If you’re in high school, then at some point you’ll probably be thinking about the big, bad ACT. Whether you’re a sophomore getting ready for a practice test or a junior or senior about to take it, the ACT is on your mind and it’s not going to go away.


It certainly hasn’t for me.


What is it?


The ACT is simply a standardized test that one takes before applying to colleges. When the ACT first came about it was called the American College Test, but now it’s just known as the ACT.


The ACT is essentially four basic tests: English, Math, Reading, and Science. A fifth writing assessment is also an option. Each test has an allotted amount of time for the questions, prior to the test I was told it’s all about time management and that the content would be information I’d already learned.


The English test is first and it’s 75 questions in 45 minutes, which sounds like so much and like it’d be extremely difficult, but trust me, it’s not as bad as you think. Next is Math which is 60 questions in 60 minutes. The last two are Reading and Science which are both 40 questions in 35 minutes.


What your ACT score means to you though, is a little bit trickier than the actual exam. Basically it’s just a score that you use to get into college, and if you get in the high teens or up, you’ll get into college no problem.


However, I’ve noticed that many people use their scores to define themselves, that’s what caused the stress about the test for me. Friends would brag about their scores or talk about  them with disgust and say they’re taking it again. One friend said he did bad on the ACT when he got a 28, which is a superb score, and hearing things like that really psyched me out.


All you’ve got to keep in mind is that your score doesn’t define who you are or how intelligent you truly are. In reality, it’s just a number.



DON’T FREAK OUT. You will get nervous, that’s just how it goes, but try to stay calm.


The days leading up to it are the worst part, seriously.


The week before my ACT I found myself asking everyone for tips and tricks, looking up skills online, basically doing everything but actually studying. You may feel you have to study or maybe not, it’s up to you.


I’ll let you in on a little secret though: it’s not really a test you can study for.


That mindset didn’t stop be from being anxious as heck the night before. As a planner I had everything set out. I had comfy clothes piled up, my ticket printed out, my calculator charged, and even five Number 2 pencils sharpened and ready.


Tips I’d learned from friends and the internet raced through my head. Circle the answers in the book and  transfer them onto the answer sheet. Set a watch to noon before every test so it’s easier to know how much time you have left. Skip around and do all the easy ones first.


Don’t let yourself go planning crazy though, try to relax the night. Wind down with a few episodes of your favorite show, take a hot shower, drink a cup of chamomile tea. Freaking out beforehand really is not worth it.


All you have to do is make sure you have all your supplies ready and attempt to get a good night of sleep.



Surprisingly, taking the test was less stressful than the night before. On the first page of the English test I tried skipping around and circling answers on the page, but I gave that up almost immediately. I knew myself as a test taker and I decided to do what felt most natural to me, which happened to be chronological order.
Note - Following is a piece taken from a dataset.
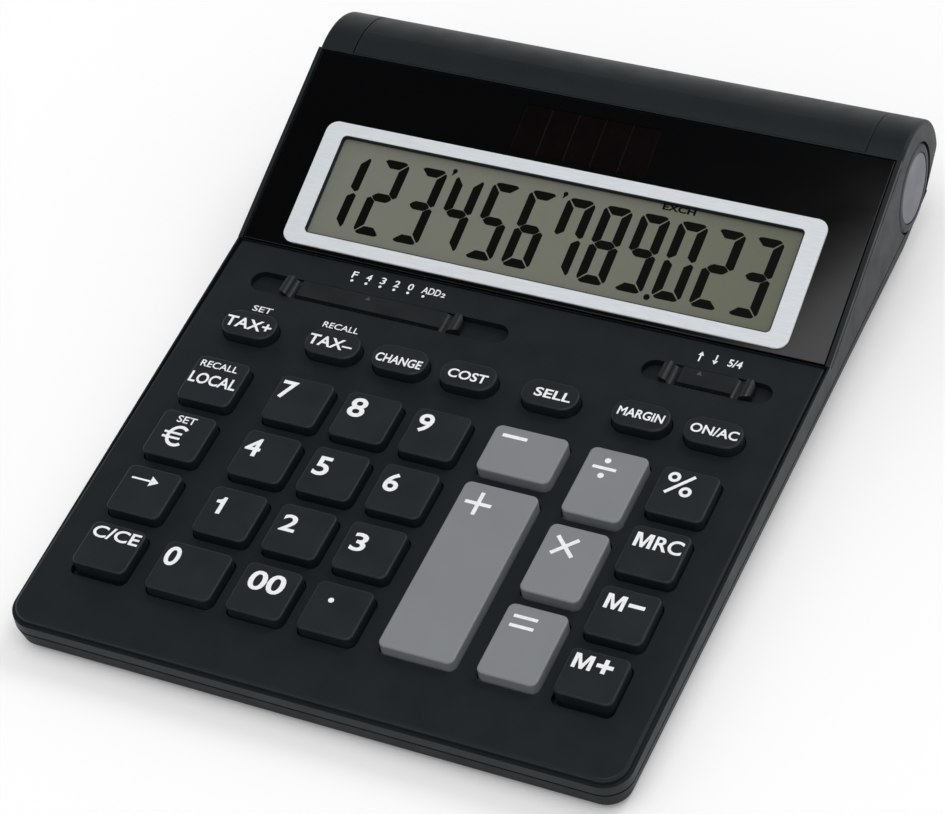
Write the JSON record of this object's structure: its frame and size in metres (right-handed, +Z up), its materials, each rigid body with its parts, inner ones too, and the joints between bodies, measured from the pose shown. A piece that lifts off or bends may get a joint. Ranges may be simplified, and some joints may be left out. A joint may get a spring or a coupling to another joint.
{
  "type": "desktop calculator",
  "caption": "Desktop calculator with a tilted display, a barrel-shaped rear edge, square and oval keys and two slide switches above them.",
  "frame": {"origin": "on the table, under the middle of the body's outer box", "axes": "+Z up, +Y from the front edge towards the barrel at the rear, +X to the user's right"},
  "size_m": [0.154, 0.2009, 0.037],
  "materials": {
    "housing": "fine matt grain, black",
    "gloss_panel": "polished black",
    "silver_frame": "satin silver paint",
    "display": "grey-green liquid crystal glass",
    "inner_plastic": "natural white",
    "circuit_board": "green solder mask",
    "solar": "dark red-brown amorphous cell",
    "cap_ring": "matt black",
    "cap_disc": "matt grey",
    "rubber_sheet": "grey silicone rubber",
    "cable": "amber film",
    "cell_metal": "nickel plate",
    "contact_metal": "nickel-plated spring strip",
    "screw_metal": "zinc plate",
    "rubber_foot": "soft black rubber",
    "switch_plastic": "satin black",
    "black_key": "satin black",
    "grey_key": "satin mid grey"
  },
  "bodies": {
    "case": {"upper_housing": "housing", "lower_housing": "housing", "rear_cover": "housing", "display_panel": "gloss_panel", "display_frame": "silver_frame", "lcd_glass": "display", "lcd_holder": "inner_plastic", "display_board": "circuit_board", "solar_cell": "solar", "end_cap_left": "cap_ring", "end_cap_right": "cap_ring", "end_disc_left": "cap_disc", "end_disc_right": "cap_disc", "main_board": "circuit_board", "rubber_keypad": "rubber_sheet", "display_cable": "cable", "battery_door": "housing", "button_cell": "cell_metal", "battery_contact_top": "contact_metal", "battery_contact_side": "contact_metal", "case_screws": "screw_metal", "board_screws": "screw_metal", "battery_door_screw": "screw_metal", "rubber_feet": "rubber_foot"},
    "key_clear": {"key_clear": "black_key"},
    "key_backspace": {"key_backspace": "black_key"},
    "key_euro": {"key_euro": "black_key"},
    "key_local": {"key_local": "black_key"},
    "key_0": {"key_0": "black_key"},
    "key_00": {"key_00": "black_key"},
    "key_point": {"key_point": "black_key"},
    "key_plus": {"key_plus": "grey_key"},
    "key_minus": {"key_minus": "grey_key"},
    "key_equals": {"key_equals": "grey_key"},
    "key_times": {"key_times": "grey_key"},
    "key_divide": {"key_divide": "grey_key"},
    "key_memory_plus": {"key_memory_plus": "black_key"},
    "key_memory_minus": {"key_memory_minus": "black_key"},
    "key_memory_recall": {"key_memory_recall": "black_key"},
    "key_percent": {"key_percent": "black_key"},
    "key_tax_plus": {"key_tax_plus": "black_key"},
    "key_tax_minus": {"key_tax_minus": "black_key"},
    "key_change": {"key_change": "black_key"},
    "key_cost": {"key_cost": "black_key"},
    "key_sell": {"key_sell": "black_key"},
    "key_margin": {"key_margin": "black_key"},
    "key_on_clear": {"key_on_clear": "black_key"},
    "key_1": {"key_1": "black_key"},
    "key_2": {"key_2": "black_key"},
    "key_3": {"key_3": "black_key"},
    "key_4": {"key_4": "black_key"},
    "key_5": {"key_5": "black_key"},
    "key_6": {"key_6": "black_key"},
    "key_7": {"key_7": "black_key"},
    "key_8": {"key_8": "black_key"},
    "key_9": {"key_9": "black_key"},
    "switch_decimal": {"switch_decimal": "switch_plastic", "decimal_contact": "contact_metal"},
    "switch_rounding": {"switch_rounding": "switch_plastic", "rounding_contact": "contact_metal"}
  },
  "joints": [
    {"name": "key_clear_press", "type": "slide", "parent": "case", "child": "key_clear", "axis": [0, 0.0502, -0.9987], "range_m": [0, 0.0015], "stiffness_N_per_m": 250, "springref_m": -0.001},
    {"name": "key_backspace_press", "type": "slide", "parent": "case", "child": "key_backspace", "axis": [0, 0.0502, -0.9987], "range_m": [0, 0.0015], "stiffness_N_per_m": 250, "springref_m": -0.001},
    {"name": "key_euro_press", "type": "slide", "parent": "case", "child": "key_euro", "axis": [0, 0.0502, -0.9987], "range_m": [0, 0.0015], "stiffness_N_per_m": 250, "springref_m": -0.001},
    {"name": "key_local_press", "type": "slide", "parent": "case", "child": "key_local", "axis": [0, 0.0502, -0.9987], "range_m": [0, 0.0015], "stiffness_N_per_m": 250, "springref_m": -0.001},
    {"name": "key_0_press", "type": "slide", "parent": "case", "child": "key_0", "axis": [0, 0.0502, -0.9987], "range_m": [0, 0.0015], "stiffness_N_per_m": 250, "springref_m": -0.001},
    {"name": "key_00_press", "type": "slide", "parent": "case", "child": "key_00", "axis": [0, 0.0502, -0.9987], "range_m": [0, 0.0015], "stiffness_N_per_m": 250, "springref_m": -0.001},
    {"name": "key_point_press", "type": "slide", "parent": "case", "child": "key_point", "axis": [0, 0.0502, -0.9987], "range_m": [0, 0.0015], "stiffness_N_per_m": 250, "springref_m": -0.001},
    {"name": "key_plus_press", "type": "slide", "parent": "case", "child": "key_plus", "axis": [0, 0.0502, -0.9987], "range_m": [0, 0.0015], "stiffness_N_per_m": 250, "springref_m": -0.001},
    {"name": "key_minus_press", "type": "slide", "parent": "case", "child": "key_minus", "axis": [0, 0.0502, -0.9987], "range_m": [0, 0.0015], "stiffness_N_per_m": 250, "springref_m": -0.001},
    {"name": "key_equals_press", "type": "slide", "parent": "case", "child": "key_equals", "axis": [0, 0.0502, -0.9987], "range_m": [0, 0.0015], "stiffness_N_per_m": 250, "springref_m": -0.001},
    {"name": "key_times_press", "type": "slide", "parent": "case", "child": "key_times", "axis": [0, 0.0502, -0.9987], "range_m": [0, 0.0015], "stiffness_N_per_m": 250, "springref_m": -0.001},
    {"name": "key_divide_press", "type": "slide", "parent": "case", "child": "key_divide", "axis": [0, 0.0502, -0.9987], "range_m": [0, 0.0015], "stiffness_N_per_m": 250, "springref_m": -0.001},
    {"name": "key_memory_plus_press", "type": "slide", "parent": "case", "child": "key_memory_plus", "axis": [0, 0.0502, -0.9987], "range_m": [0, 0.0015], "stiffness_N_per_m": 250, "springref_m": -0.001},
    {"name": "key_memory_minus_press", "type": "slide", "parent": "case", "child": "key_memory_minus", "axis": [0, 0.0502, -0.9987], "range_m": [0, 0.0015], "stiffness_N_per_m": 250, "springref_m": -0.001},
    {"name": "key_memory_recall_press", "type": "slide", "parent": "case", "child": "key_memory_recall", "axis": [0, 0.0502, -0.9987], "range_m": [0, 0.0015], "stiffness_N_per_m": 250, "springref_m": -0.001},
    {"name": "key_percent_press", "type": "slide", "parent": "case", "child": "key_percent", "axis": [0, 0.0502, -0.9987], "range_m": [0, 0.0015], "stiffness_N_per_m": 250, "springref_m": -0.001},
    {"name": "key_tax_plus_press", "type": "slide", "parent": "case", "child": "key_tax_plus", "axis": [0, 0.0502, -0.9987], "range_m": [0, 0.0015], "stiffness_N_per_m": 250, "springref_m": -0.001},
    {"name": "key_tax_minus_press", "type": "slide", "parent": "case", "child": "key_tax_minus", "axis": [0, 0.0502, -0.9987], "range_m": [0, 0.0015], "stiffness_N_per_m": 250, "springref_m": -0.001},
    {"name": "key_change_press", "type": "slide", "parent": "case", "child": "key_change", "axis": [0, 0.0502, -0.9987], "range_m": [0, 0.0015], "stiffness_N_per_m": 250, "springref_m": -0.001},
    {"name": "key_cost_press", "type": "slide", "parent": "case", "child": "key_cost", "axis": [0, 0.0502, -0.9987], "range_m": [0, 0.0015], "stiffness_N_per_m": 250, "springref_m": -0.001},
    {"name": "key_sell_press", "type": "slide", "parent": "case", "child": "key_sell", "axis": [0, 0.0502, -0.9987], "range_m": [0, 0.0015], "stiffness_N_per_m": 250, "springref_m": -0.001},
    {"name": "key_margin_press", "type": "slide", "parent": "case", "child": "key_margin", "axis": [0, 0.0502, -0.9987], "range_m": [0, 0.0015], "stiffness_N_per_m": 250, "springref_m": -0.001},
    {"name": "key_on_clear_press", "type": "slide", "parent": "case", "child": "key_on_clear", "axis": [0, 0.0502, -0.9987], "range_m": [0, 0.0015], "stiffness_N_per_m": 250, "springref_m": -0.001},
    {"name": "key_1_press", "type": "slide", "parent": "case", "child": "key_1", "axis": [0, 0.0502, -0.9987], "range_m": [0, 0.0015], "stiffness_N_per_m": 250, "springref_m": -0.001},
    {"name": "key_2_press", "type": "slide", "parent": "case", "child": "key_2", "axis": [0, 0.0502, -0.9987], "range_m": [0, 0.0015], "stiffness_N_per_m": 250, "springref_m": -0.001},
    {"name": "key_3_press", "type": "slide", "parent": "case", "child": "key_3", "axis": [0, 0.0502, -0.9987], "range_m": [0, 0.0015], "stiffness_N_per_m": 250, "springref_m": -0.001},
    {"name": "key_4_press", "type": "slide", "parent": "case", "child": "key_4", "axis": [0, 0.0502, -0.9987], "range_m": [0, 0.0015], "stiffness_N_per_m": 250, "springref_m": -0.001},
    {"name": "key_5_press", "type": "slide", "parent": "case", "child": "key_5", "axis": [0, 0.0502, -0.9987], "range_m": [0, 0.0015], "stiffness_N_per_m": 250, "springref_m": -0.001},
    {"name": "key_6_press", "type": "slide", "parent": "case", "child": "key_6", "axis": [0, 0.0502, -0.9987], "range_m": [0, 0.0015], "stiffness_N_per_m": 250, "springref_m": -0.001},
    {"name": "key_7_press", "type": "slide", "parent": "case", "child": "key_7", "axis": [0, 0.0502, -0.9987], "range_m": [0, 0.0015], "stiffness_N_per_m": 250, "springref_m": -0.001},
    {"name": "key_8_press", "type": "slide", "parent": "case", "child": "key_8", "axis": [0, 0.0502, -0.9987], "range_m": [0, 0.0015], "stiffness_N_per_m": 250, "springref_m": -0.001},
    {"name": "key_9_press", "type": "slide", "parent": "case", "child": "key_9", "axis": [0, 0.0502, -0.9987], "range_m": [0, 0.0015], "stiffness_N_per_m": 250, "springref_m": -0.001},
    {"name": "switch_decimal_slide", "type": "slide", "parent": "case", "child": "switch_decimal", "axis": [1, 0, 0], "range_m": [-0.0076, 0.0114]},
    {"name": "switch_rounding_slide", "type": "slide", "parent": "case", "child": "switch_rounding", "axis": [1, 0, 0], "range_m": [-0.0038, 0.0038]}
  ]
}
For the English test I only read the underlined portions and moved as fast as I could, I ended up finishing the 75 question test with 15 minutes to spare. Immediately I wondered, “Did I manage my  time too well?”


After the initial exam, a sort of calmness swept over me, it wasn’t as nearly as hard as people made it out to be.


Everyone says you won’t finish any of the test your first time taking the ACT, but I happened to finish each with a few minutes left over to go back and check it all over. Honestly, it’s all based on how you fare during tests. It’s good to listen to advice, but don’t fight your natural instincts.


Incidentally, the hardest part was not being able to go to the bathroom until the 10 minute break after the Math section.


The only test that threw me off guard was the Science one, it was more about being able to read charts than knowing science. So if you can read a chart, which you probably can, you’re in the clear.


During the test I figured out that it wasn’t worth all the hype, the stress and anxiety, any of it.




Even though it wasn’t that bad, there’s nothing like the feeling of walking out of that classroom. It was sleeting and cold when I left the building but I felt so free and alive.


It’s only noon on a Saturday when you finish, so go home and do whatever you want because you accomplished something, you took the ACT and you survived. Treat yourself to an ice cream lunch and binge Netflix all afternoon or hang out with friends and revel in the weightless feeling of having completed the ACT.


All you have to do now is wait 2 – 8 weeks for your score.